> **Entries**
********

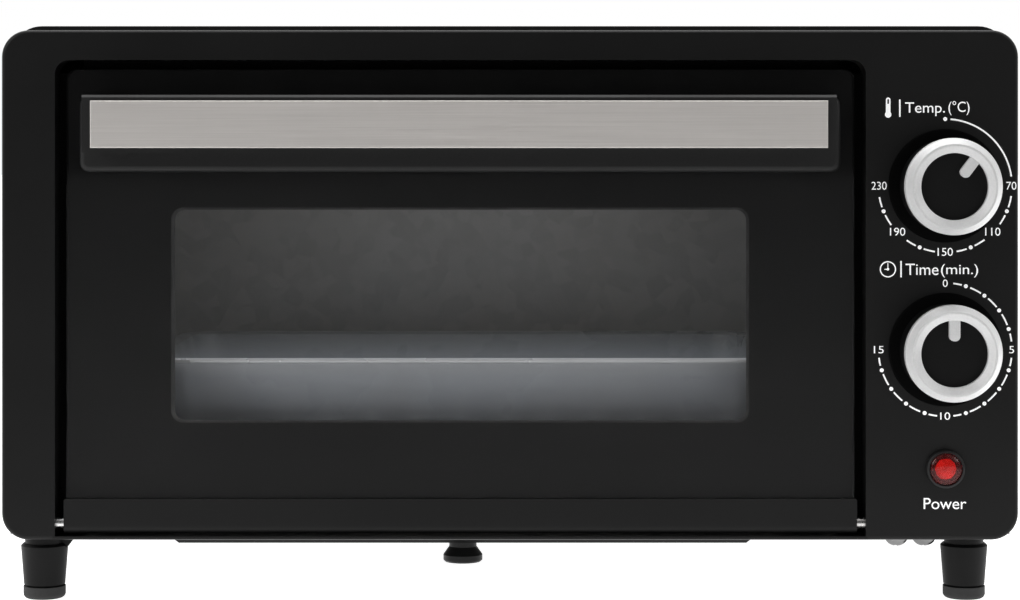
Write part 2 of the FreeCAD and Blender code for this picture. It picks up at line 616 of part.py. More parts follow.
def make_wire_rack():
    """A welded grid of rods, with two short hooks towards the door."""
    body = new_body("wire_rack")
    for name, x in (("left", RACK_LEFT), ("right", RACK_RIGHT)):
        rod(body, f"{name}_rod", "y", (f"{x}", ROD_Z), "rack_rod", RACK_FRONT, RACK_BACK)
    for name, y in (("front", RACK_FRONT), ("rear", RACK_BACK)):
        rod(body, f"{name}_rod", "x", (y, ROD_Z), "rack_rod",
            f"{RACK_LEFT} - rack_rod / 2", f"{RACK_RIGHT} + rack_rod / 2")
    pitch = f"({RACK_RIGHT} - {RACK_LEFT}) / (rack_wires + 1)"
    wire = rod(body, "wire", "y", (f"{RACK_LEFT} + {pitch}", f"{ROD_Z} + rack_rod - rack_wire"),
               "rack_wire", RACK_FRONT, RACK_BACK)
    repeated(body, "wires", wire, "X", pitch, "rack_wires")
    for name, x in (("left", f"{RACK_LEFT} + hook_inset"), ("right", f"{RACK_RIGHT} - hook_inset")):
        rod(body, f"{name}_hook", "y", (x, ROD_Z), "rack_wire",
            f"{RACK_FRONT} - hook_length", RACK_FRONT)


def make_baking_tray():
    """A drawn tray with sloping sides and a flat rim."""
    body = new_body("baking_tray")
    x = (f"{DOOR_X} - tray_width / 2", f"{DOOR_X} + tray_width / 2")
    y = (f"{RACK_FRONT} + tray_start", f"{RACK_FRONT} + tray_start + tray_length")
    top = f"{TRAY_Z} + tray_height"
    pan_x = (f"{x[0]} + tray_rim", f"{x[1]} - tray_rim")
    pan_y = (f"{y[0]} + tray_rim", f"{y[1]} - tray_rim")
    block(body, "pan", pan_x, pan_y, (TRAY_Z, top))
    rounded(body, "pan_corners", "tray_corner", lambda e: along(e, "z"))
    chamfered(body, "pan_slope", "tray_taper", lambda e: near(e.BoundBox.ZMax, TRAY_Z))
    block(body, "rim", x, y, (f"{top} - tray_wall * 2", top))

    def rim_corner(edge):
        box = edge.BoundBox
        return (along(edge, "z") and near(box.ZMax, top)
                and (near(box.XMin, x[0]) or near(box.XMin, x[1])))

    rounded(body, "rim_corners", "tray_corner + tray_rim", rim_corner)
    hollowed(body, "hollow", "tray_wall",
             lambda f: near(f.BoundBox.ZMin, top) and f.BoundBox.ZLength < 0.001)


def make_crumb_flap():
    """The drop-down dish under the cavity, its knob, hinge rod and ears."""
    flap = new_body("crumb_flap")
    low = f"{FLAP_TOP} - flap_drop + flap_gap"
    block(flap, "dish", (FLAP_LEFT, FLAP_RIGHT), (FLAP_FRONT, FLAP_BACK), (low, FLAP_TOP))
    chamfered(flap, "slopes", "flap_slope", lambda e: near(e.BoundBox.ZMax, low))
    hollowed(flap, "hollow", "flap_wall", lambda f: near(f.BoundBox.ZMin, FLAP_TOP))
    starts = (f"{FLAP_LEFT} + knuckle_inset", f"{FLAP_RIGHT} - knuckle_inset - knuckle_length")
    for i, start in enumerate(starts):
        end = f"{start} + knuckle_length"
        block(flap, f"tab_{i}", (start, end), (f"{FLAP_BACK} - flap_wall", FLAP_PIN_Y),
              (f"{FLAP_PIN_Z} + knuckle_radius - tab_wall", f"{FLAP_PIN_Z} + knuckle_radius"))
        rod(flap, f"knuckle_{i}", "x", (FLAP_PIN_Y, FLAP_PIN_Z), "knuckle_radius", start, end)
    for i, start in enumerate(starts):
        rod(flap, f"knuckle_bore_{i}", "x", (FLAP_PIN_Y, FLAP_PIN_Z), "flap_pin + running_fit",
            *through(start, f"{start} + knuckle_length"), cut=True)
    knob_y = f"{FLAP_FRONT} + crumb_knob_back"
    rod(flap, "knob_hole", "z", (DOOR_X, knob_y), "screw_shank",
        *through(low, f"{low} + flap_wall"), cut=True)

    knob = new_body("crumb_knob")
    section = outline(knob, "section", "XZ", (
        ("0", "0"), ("crumb_knob_radius", "0"), ("crumb_knob_radius", "-crumb_knob_neck"),
        ("crumb_knob_lip", "-crumb_lip_start"), ("crumb_knob_lip", "-crumb_lip_end"),
        ("crumb_knob_tip", "-crumb_knob_height"), ("0", "-crumb_knob_height"),
    ))
    turned(knob, "turn", section, "Z")
    rod(knob, "stem", "z", ("0", "0"), "screw_shank", "0", "crumb_stem")
    place(knob, DOOR_X, knob_y, low)

    rod_body = new_body("crumb_hinge_rod")
    ears = new_body("crumb_hinge_ears")
    left = f"({starts[0]} - ear_gap - ear_wall)"
    right = f"({starts[1]} + knuckle_length + ear_gap)"
    rod(rod_body, "rod", "x", (FLAP_PIN_Y, FLAP_PIN_Z), "flap_pin", f"{left} - pin_end",
        f"{right} + ear_wall + pin_end")
    for name, x in (("left", left), ("right", right)):
        block(ears, name, (x, f"{x} + ear_wall"),
              (f"{FLAP_PIN_Y} - knuckle_radius", f"{FLAP_PIN_Y} + knuckle_radius"),
              (f"{FLAP_PIN_Z} - knuckle_radius", BASE))
    for name, x in (("left", left), ("right", right)):
        rod(ears, f"{name}_bore", "x", (FLAP_PIN_Y, FLAP_PIN_Z), "flap_pin",
            *through(x, f"{x} + ear_wall"), cut=True)


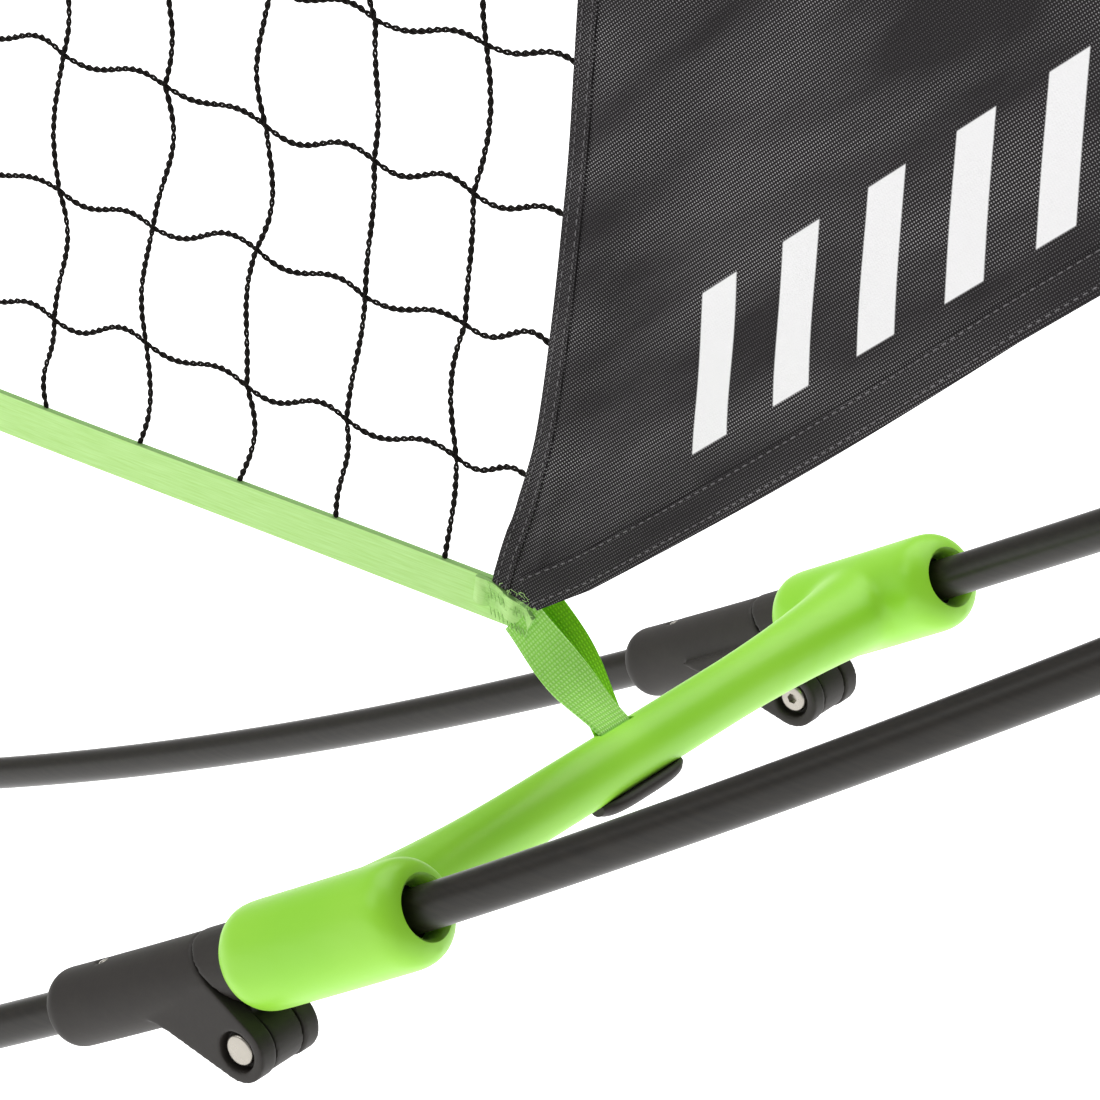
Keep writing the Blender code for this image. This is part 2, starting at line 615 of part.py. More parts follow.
def build():
    """The whole object, from an empty scene."""
    for old in list(bpy.data.objects):
        bpy.data.objects.remove(old, do_unlink=True)
    fibreglass = material("rod_fibreglass", "35322f", 0.38)
    black_nylon = material("hinge_nylon", "3b3835", 0.62)
    green_nylon = material("bar_nylon", "8fd92e", 0.48)
    rubber = material("shoe_rubber", "2b2a29", 0.85)
    steel = material("bright_steel", "c9c6c0", 0.25, 1.0)
    cord = material("net_cord", "1e1a17", 0.9)
    webbing = material("green_webbing", "a6e66a", 0.85)
    cloth = material("black_polyester", "3a3739", 0.85)

    centre_bar(green_nylon)
    netting(cord)
    corner_x = corner(-0.0685, 0)[0]
    band("bottom_band", -corner_x, corner_x, BOTTOM_BAND_CENTRE, (WEBBING, NET_THICKNESS), webbing)
    seam_x = seam()[-1][0]
    band_height = tip_anchor()[1]
    middle_end = seam_x - CORNER_GAP
    top_section = (TOP_BAND, TOP_BAND_THICKNESS)
    band("top_band", -middle_end, middle_end, band_height, top_section, webbing)
    for side in (-1, 1):
        ground_shoe(side, rubber)
    for end in (-1, 1):
        pivot = pivot_empty(f"{ENDS[end]}_wing_pivot", end)
        wing_bar(end, green_nylon, pivot)
        hem_x = end_panel(end, cloth, pivot)
        corner_strap(end, webbing, pivot)
        toggle(end, black_nylon, pivot)
        band(f"{ENDS[end]}_top_band", seam_x, hem_x, band_height, top_section, webbing, pivot, end)
        tip_strap(end, hem_x, webbing, pivot)
        tip_cap(end, black_nylon, pivot)
        tip_rivet(end, steel, pivot)
        for side in (-1, 1):
            name = f"{ENDS[end]}_{SIDES[side]}"
            rod(f"{name}_base_rod", ROD_MIDDLE_GAP, PIN_S - FORK_BORE_END - 0.0005, end, side, fibreglass)
            start = PIN_S + TONGUE_BORE_START + 0.0005
            rod(f"{name}_wing_rod", start, ROD_END_S, end, side, fibreglass, pivot)
            fork(end, side, black_nylon)
            tongue(end, side, black_nylon, pivot)
            hinge_pin(end, side, steel)


build()
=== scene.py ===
"""Looks of a low free-standing net on a double bow frame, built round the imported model."""
import math
import random

import bmesh
import bpy
from mathutils import Matrix, Vector, noise


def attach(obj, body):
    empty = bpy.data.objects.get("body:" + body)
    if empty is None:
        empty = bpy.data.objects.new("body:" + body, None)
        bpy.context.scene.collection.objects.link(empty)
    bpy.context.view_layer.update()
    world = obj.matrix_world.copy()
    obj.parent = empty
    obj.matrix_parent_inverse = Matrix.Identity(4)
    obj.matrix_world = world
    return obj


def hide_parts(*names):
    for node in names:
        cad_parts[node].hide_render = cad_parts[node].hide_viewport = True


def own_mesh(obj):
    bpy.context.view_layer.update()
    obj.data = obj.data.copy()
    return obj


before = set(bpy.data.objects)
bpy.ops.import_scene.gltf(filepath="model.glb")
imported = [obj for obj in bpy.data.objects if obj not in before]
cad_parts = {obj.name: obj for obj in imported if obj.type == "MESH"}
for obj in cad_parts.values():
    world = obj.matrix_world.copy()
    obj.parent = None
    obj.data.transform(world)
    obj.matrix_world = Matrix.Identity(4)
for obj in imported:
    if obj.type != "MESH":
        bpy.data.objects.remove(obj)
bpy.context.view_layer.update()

MM = 0.001
ENDS = {1: "right", -1: "left"}
SIDES = {1: "far", -1: "near"}

# The bow that the rods draw: arc length s runs from the middle to a tip
ROD_RADIUS = 5.0 * MM
ROD_AXIS_HEIGHT = 20.0 * MM
CORNER_S = 1.150
CURVATURE_MIDDLE = 1 / 1.424
CURVATURE_CORNER = 1 / 3.089
CURVATURE_WING = 1 / 3.962
HALF_GAP_CORNER = 0.1009
TOE_IN_WING = 0.124
TOE_IN_BASE = 0.074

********

> **The exercise**
Gather all lines from the records above in which "before" appears.

> **Result for this task**
before = set(bpy.data.objects)
imported = [obj for obj in bpy.data.objects if obj not in before]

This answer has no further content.